== TASK DATA

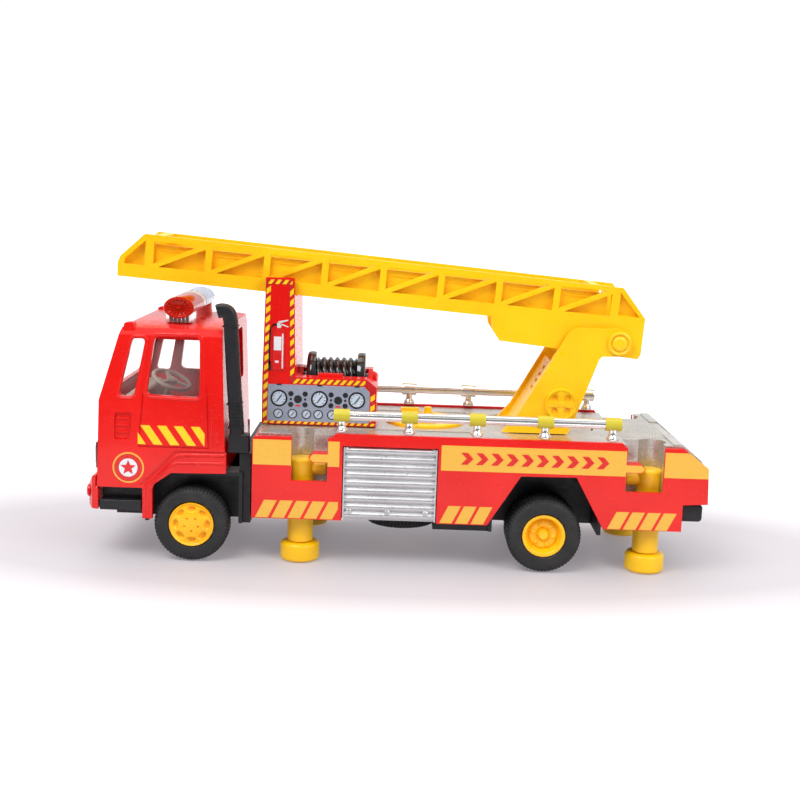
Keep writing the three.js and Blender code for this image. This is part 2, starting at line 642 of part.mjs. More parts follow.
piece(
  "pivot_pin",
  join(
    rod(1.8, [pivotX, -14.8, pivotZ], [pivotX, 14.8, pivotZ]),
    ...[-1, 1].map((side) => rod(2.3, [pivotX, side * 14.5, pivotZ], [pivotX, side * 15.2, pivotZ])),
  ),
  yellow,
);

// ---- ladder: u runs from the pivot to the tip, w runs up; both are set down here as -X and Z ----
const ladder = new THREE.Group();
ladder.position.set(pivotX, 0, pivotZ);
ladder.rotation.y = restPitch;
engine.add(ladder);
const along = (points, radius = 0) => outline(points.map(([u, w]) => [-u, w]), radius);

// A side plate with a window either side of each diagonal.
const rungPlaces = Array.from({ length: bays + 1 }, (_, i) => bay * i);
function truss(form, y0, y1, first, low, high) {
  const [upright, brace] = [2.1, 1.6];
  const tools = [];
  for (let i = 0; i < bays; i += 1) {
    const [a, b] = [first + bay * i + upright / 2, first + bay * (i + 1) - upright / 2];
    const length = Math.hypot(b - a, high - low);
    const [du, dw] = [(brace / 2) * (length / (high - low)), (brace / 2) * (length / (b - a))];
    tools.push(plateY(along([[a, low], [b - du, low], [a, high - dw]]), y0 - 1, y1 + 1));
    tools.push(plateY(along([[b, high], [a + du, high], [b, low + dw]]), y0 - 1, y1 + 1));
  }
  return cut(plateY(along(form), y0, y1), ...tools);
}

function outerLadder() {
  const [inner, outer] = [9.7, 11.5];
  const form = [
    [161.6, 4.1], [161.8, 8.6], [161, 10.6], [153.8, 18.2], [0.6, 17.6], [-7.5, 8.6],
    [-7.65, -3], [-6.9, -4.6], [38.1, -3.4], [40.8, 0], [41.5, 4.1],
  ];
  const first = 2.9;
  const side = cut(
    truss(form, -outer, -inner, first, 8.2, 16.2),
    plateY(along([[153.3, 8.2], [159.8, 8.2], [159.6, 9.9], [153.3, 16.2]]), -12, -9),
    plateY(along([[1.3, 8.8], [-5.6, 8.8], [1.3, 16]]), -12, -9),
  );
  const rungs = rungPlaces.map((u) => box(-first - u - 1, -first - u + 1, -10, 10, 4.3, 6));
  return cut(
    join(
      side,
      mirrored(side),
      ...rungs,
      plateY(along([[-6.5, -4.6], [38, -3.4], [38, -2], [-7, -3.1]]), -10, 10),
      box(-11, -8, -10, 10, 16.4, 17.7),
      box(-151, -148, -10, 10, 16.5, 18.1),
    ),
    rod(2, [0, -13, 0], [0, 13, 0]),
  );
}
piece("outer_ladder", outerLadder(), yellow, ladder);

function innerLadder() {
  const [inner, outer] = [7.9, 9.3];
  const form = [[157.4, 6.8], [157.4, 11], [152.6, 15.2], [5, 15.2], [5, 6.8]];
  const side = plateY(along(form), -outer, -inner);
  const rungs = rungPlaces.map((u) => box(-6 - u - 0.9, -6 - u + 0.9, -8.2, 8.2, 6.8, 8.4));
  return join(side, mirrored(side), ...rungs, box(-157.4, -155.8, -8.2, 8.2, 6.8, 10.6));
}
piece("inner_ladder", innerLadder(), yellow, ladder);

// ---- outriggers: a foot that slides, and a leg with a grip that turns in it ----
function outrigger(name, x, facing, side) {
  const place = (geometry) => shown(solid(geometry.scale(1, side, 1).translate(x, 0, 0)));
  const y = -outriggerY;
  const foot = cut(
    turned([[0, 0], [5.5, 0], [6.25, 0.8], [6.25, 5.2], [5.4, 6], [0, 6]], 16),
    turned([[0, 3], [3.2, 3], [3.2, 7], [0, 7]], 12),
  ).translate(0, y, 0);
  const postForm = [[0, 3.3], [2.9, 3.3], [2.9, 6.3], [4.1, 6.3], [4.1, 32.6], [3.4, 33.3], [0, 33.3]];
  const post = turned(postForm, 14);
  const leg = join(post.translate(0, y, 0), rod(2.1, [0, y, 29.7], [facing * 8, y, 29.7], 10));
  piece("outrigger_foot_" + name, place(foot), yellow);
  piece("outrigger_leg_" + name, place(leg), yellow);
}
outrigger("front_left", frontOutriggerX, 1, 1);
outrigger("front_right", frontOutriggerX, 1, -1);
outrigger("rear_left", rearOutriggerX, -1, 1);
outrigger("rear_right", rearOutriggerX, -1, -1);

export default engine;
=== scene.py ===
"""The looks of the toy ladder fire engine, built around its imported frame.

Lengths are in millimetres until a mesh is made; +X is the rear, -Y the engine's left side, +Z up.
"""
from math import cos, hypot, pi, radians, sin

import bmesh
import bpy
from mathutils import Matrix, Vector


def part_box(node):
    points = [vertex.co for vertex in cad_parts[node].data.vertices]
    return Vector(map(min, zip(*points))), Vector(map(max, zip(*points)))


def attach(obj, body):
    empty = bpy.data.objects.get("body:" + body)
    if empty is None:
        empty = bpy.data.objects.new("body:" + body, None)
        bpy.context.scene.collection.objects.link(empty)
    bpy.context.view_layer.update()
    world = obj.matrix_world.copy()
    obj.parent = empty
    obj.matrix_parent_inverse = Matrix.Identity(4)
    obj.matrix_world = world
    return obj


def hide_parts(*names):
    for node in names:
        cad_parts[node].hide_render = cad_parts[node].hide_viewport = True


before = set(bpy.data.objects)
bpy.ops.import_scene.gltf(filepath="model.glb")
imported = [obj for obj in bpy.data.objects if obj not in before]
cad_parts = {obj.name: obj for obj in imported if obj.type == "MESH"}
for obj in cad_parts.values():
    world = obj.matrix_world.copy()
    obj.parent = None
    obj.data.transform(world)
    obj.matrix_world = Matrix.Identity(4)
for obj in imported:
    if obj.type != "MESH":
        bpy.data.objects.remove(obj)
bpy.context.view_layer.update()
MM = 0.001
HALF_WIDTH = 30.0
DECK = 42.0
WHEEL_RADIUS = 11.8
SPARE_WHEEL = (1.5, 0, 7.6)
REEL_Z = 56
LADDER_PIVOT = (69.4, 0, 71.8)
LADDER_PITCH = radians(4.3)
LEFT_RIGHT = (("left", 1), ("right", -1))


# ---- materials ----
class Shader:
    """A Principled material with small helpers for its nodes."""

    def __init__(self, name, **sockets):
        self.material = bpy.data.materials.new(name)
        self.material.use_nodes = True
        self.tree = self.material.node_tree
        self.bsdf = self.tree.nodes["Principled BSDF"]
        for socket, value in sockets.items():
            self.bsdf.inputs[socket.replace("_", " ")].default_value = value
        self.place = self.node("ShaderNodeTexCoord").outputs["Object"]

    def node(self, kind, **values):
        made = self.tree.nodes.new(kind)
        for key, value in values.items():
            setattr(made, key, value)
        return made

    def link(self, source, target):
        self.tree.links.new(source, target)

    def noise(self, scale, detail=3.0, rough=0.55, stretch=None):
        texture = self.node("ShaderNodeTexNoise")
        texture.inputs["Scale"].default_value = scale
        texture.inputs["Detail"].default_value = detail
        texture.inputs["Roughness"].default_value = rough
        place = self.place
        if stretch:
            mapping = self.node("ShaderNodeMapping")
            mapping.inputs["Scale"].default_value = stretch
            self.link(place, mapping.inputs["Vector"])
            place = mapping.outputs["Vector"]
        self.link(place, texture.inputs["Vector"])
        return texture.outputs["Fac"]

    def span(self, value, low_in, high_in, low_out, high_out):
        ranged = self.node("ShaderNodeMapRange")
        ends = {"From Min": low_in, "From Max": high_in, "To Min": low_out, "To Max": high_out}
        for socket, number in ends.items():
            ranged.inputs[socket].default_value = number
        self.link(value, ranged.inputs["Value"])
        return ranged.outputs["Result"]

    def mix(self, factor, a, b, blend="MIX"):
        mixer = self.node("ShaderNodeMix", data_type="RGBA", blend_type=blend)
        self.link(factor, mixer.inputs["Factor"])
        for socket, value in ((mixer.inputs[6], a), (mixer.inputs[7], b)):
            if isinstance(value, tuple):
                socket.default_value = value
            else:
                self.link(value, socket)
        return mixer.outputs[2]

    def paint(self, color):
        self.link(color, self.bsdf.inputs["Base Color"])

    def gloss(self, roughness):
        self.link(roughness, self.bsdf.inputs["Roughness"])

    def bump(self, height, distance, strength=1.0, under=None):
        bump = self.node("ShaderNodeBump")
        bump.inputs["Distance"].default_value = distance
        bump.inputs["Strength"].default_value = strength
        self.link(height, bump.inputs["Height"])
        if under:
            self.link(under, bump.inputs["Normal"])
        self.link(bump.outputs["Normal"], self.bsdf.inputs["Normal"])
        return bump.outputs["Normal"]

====
== TASK DATA

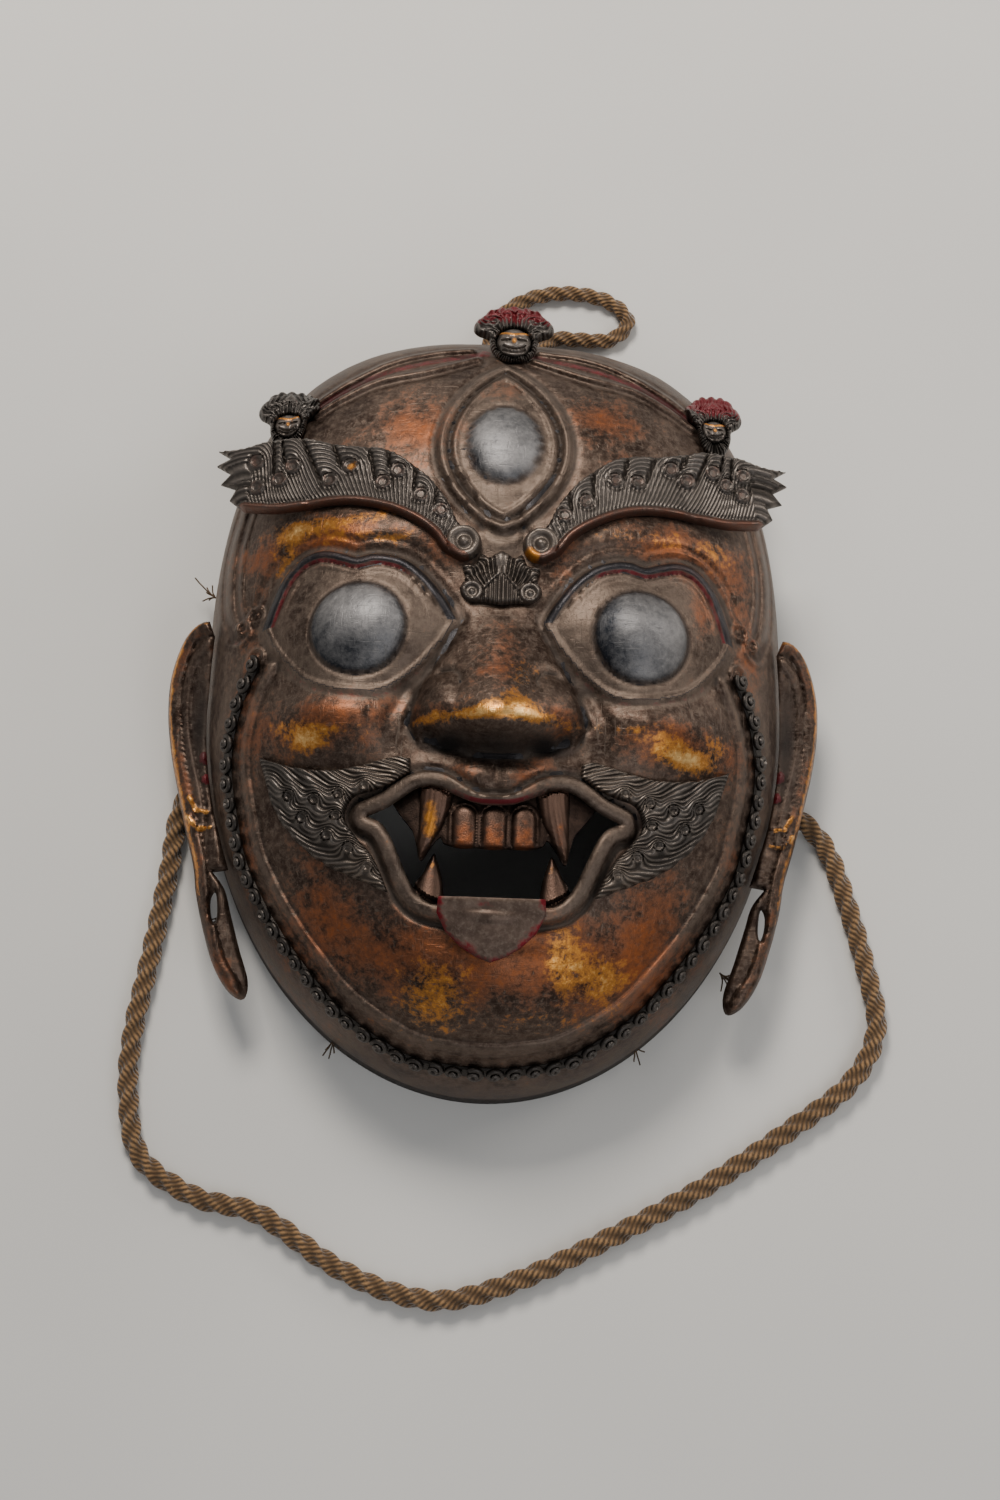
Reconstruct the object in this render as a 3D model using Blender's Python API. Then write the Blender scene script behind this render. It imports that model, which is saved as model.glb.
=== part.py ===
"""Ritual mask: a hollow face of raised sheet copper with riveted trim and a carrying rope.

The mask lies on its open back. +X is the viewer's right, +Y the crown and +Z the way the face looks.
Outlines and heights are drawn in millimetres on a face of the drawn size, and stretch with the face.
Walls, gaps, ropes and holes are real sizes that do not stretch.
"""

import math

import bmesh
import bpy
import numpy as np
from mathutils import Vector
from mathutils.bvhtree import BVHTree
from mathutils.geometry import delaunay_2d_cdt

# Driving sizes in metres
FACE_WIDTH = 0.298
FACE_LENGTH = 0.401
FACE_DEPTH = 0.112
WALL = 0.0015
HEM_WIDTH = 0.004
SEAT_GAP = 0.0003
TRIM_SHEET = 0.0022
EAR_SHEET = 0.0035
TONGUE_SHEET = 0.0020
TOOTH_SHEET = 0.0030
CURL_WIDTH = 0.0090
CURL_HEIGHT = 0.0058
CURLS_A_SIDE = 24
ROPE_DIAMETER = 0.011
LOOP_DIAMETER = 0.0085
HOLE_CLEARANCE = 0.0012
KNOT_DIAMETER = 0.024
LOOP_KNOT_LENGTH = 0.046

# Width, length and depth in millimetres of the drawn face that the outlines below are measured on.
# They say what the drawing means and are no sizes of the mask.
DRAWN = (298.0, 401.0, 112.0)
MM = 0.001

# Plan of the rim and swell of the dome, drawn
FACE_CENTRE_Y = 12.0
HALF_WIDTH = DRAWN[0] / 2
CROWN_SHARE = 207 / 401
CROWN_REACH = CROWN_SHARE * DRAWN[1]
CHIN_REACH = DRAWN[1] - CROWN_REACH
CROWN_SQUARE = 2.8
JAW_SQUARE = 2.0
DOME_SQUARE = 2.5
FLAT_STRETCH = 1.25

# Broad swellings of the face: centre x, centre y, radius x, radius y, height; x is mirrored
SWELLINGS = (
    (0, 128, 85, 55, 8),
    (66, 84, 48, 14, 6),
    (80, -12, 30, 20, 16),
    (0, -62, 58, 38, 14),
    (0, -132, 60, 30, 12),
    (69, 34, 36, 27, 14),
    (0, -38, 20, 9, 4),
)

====

*EXERCISE TASK*.
Begin with the line that has "frontOutriggerX, 1, -1);" in the listing above and end after the line that has "bpy.data.objects.remove(obj)"; output those lines exactly.

*FULL ANSWER*.
outrigger("front_right", frontOutriggerX, 1, -1);
outrigger("rear_left", rearOutriggerX, -1, 1);
outrigger("rear_right", rearOutriggerX, -1, -1);

export default engine;
=== scene.py ===
"""The looks of the toy ladder fire engine, built around its imported frame.

Lengths are in millimetres until a mesh is made; +X is the rear, -Y the engine's left side, +Z up.
"""
from math import cos, hypot, pi, radians, sin

import bmesh
import bpy
from mathutils import Matrix, Vector


def part_box(node):
    points = [vertex.co for vertex in cad_parts[node].data.vertices]
    return Vector(map(min, zip(*points))), Vector(map(max, zip(*points)))


def attach(obj, body):
    empty = bpy.data.objects.get("body:" + body)
    if empty is None:
        empty = bpy.data.objects.new("body:" + body, None)
        bpy.context.scene.collection.objects.link(empty)
    bpy.context.view_layer.update()
    world = obj.matrix_world.copy()
    obj.parent = empty
    obj.matrix_parent_inverse = Matrix.Identity(4)
    obj.matrix_world = world
    return obj


def hide_parts(*names):
    for node in names:
        cad_parts[node].hide_render = cad_parts[node].hide_viewport = True


before = set(bpy.data.objects)
bpy.ops.import_scene.gltf(filepath="model.glb")
imported = [obj for obj in bpy.data.objects if obj not in before]
cad_parts = {obj.name: obj for obj in imported if obj.type == "MESH"}
for obj in cad_parts.values():
    world = obj.matrix_world.copy()
    obj.parent = None
    obj.data.transform(world)
    obj.matrix_world = Matrix.Identity(4)
for obj in imported:
    if obj.type != "MESH":
        bpy.data.objects.remove(obj)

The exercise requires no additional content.